I have related in the previous chapter the continued shooting from the roofs of the town, after the riots were quelled, by persons who were never seen, and the stories that were told of the secret arming of the Religious Orders. When we remember that the hope of the Ultramontanes lies in a Carlist restoration, which is only possible through a revolution, and that a revolution cannot be brought about except by fomenting unrest and discontent in the country, and when further we recall that the bomb explosions ceased with the fall of Maura’s Ministry, when the officials of a Government not in sympathy with the aspirations of the Religious Orders might have instituted inconvenient inquiries had the bombs continued, it may at any rate be conjectured, in the absence of any evidence as to who instigated this long series of comparatively harmless outrages, that their authors were the only party who expected to benefit by a subversion of the social order such as might have ensued had the patience of the people given way under this long series of provocations. This theory of the bombs, I may add, is that held by the working classes.

From the moment that Moret took office in October, 1909, Barcelona began to resume her normal aspect, although the constitutional rights were not restored until the new Civil Governor and the new Captain-General had taken possession of their respective offices and reported that the whole province was quiet.

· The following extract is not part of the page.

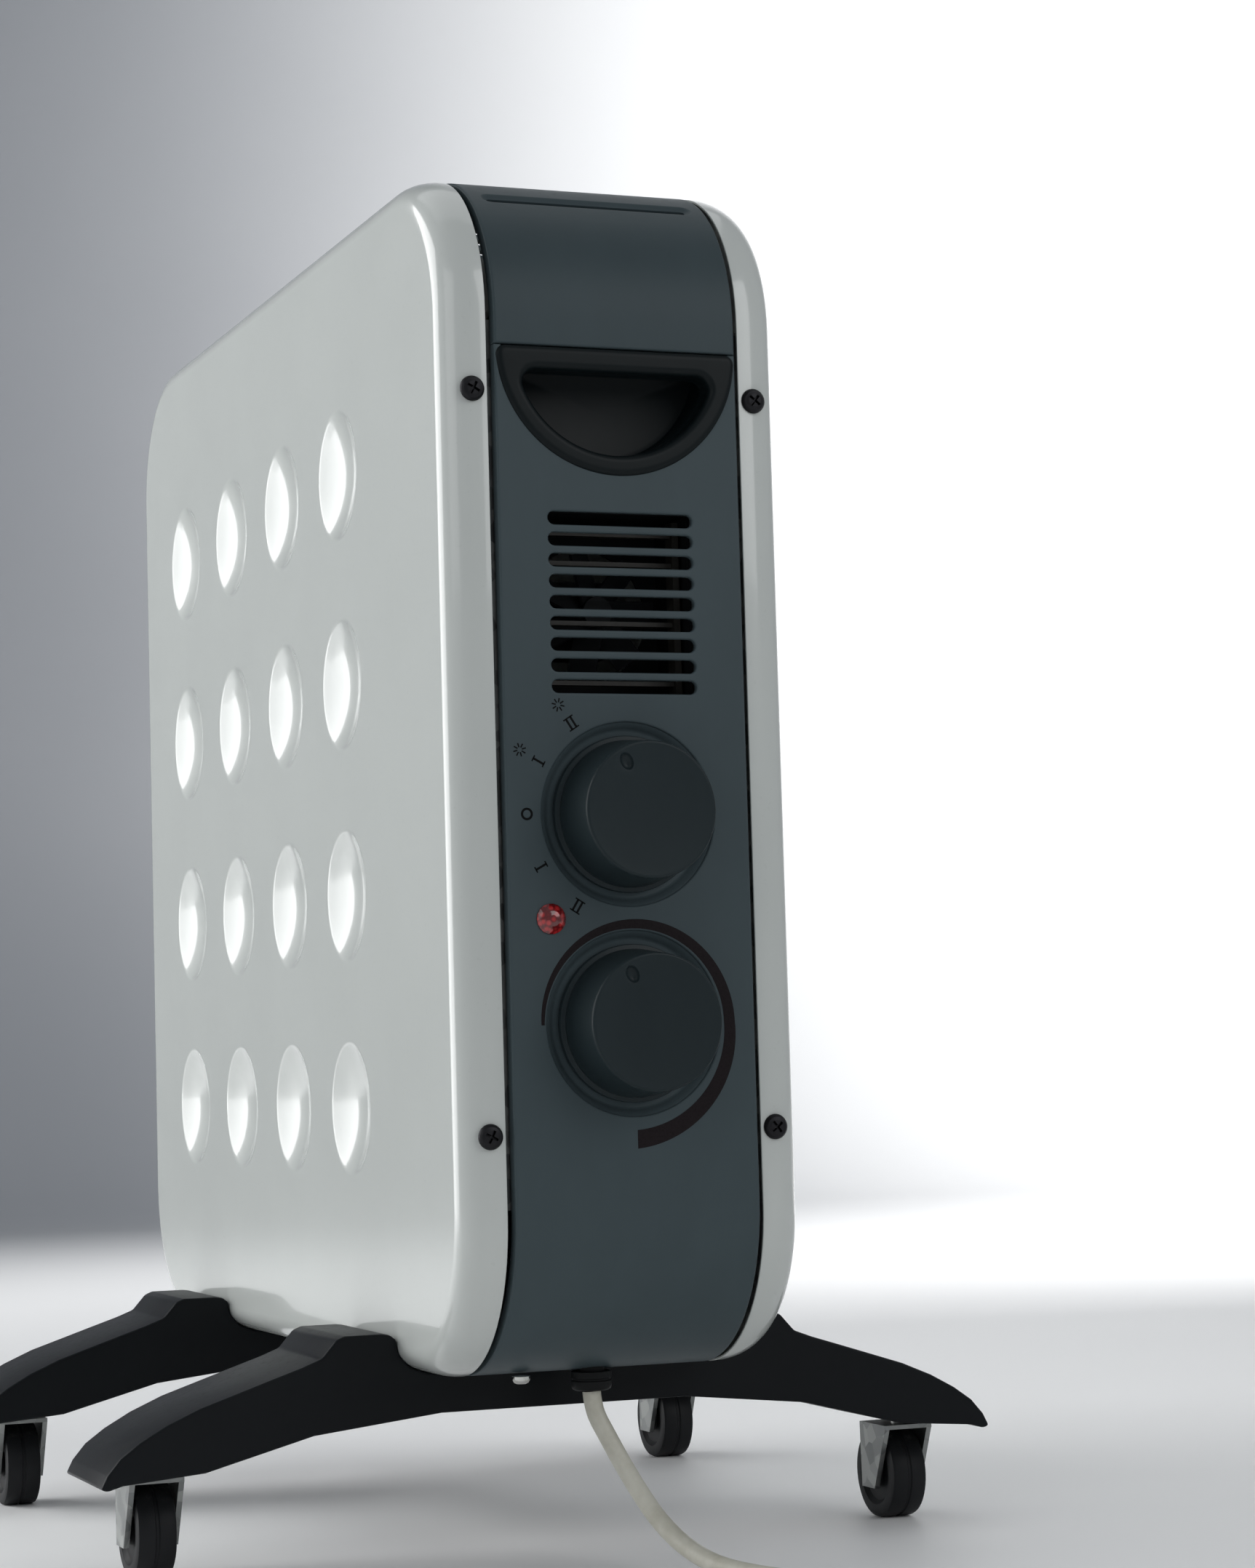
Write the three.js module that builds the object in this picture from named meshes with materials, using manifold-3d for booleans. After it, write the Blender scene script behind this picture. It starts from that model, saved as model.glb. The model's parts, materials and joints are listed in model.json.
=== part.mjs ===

From that date a strict watch was kept upon newspaper reports of explosions, and the Heraldo got into trouble for publishing a paragraph saying that what proved to have been merely a slight explosion of gas was a bomb. The authorities at once explained to the Press that the explosion was purely accidental, and that no one in Barcelona had for a moment believed it to be otherwise, yet the report that it was a bomb had reached the Heraldo office in a form circumstantial enough to deceive an experienced editor.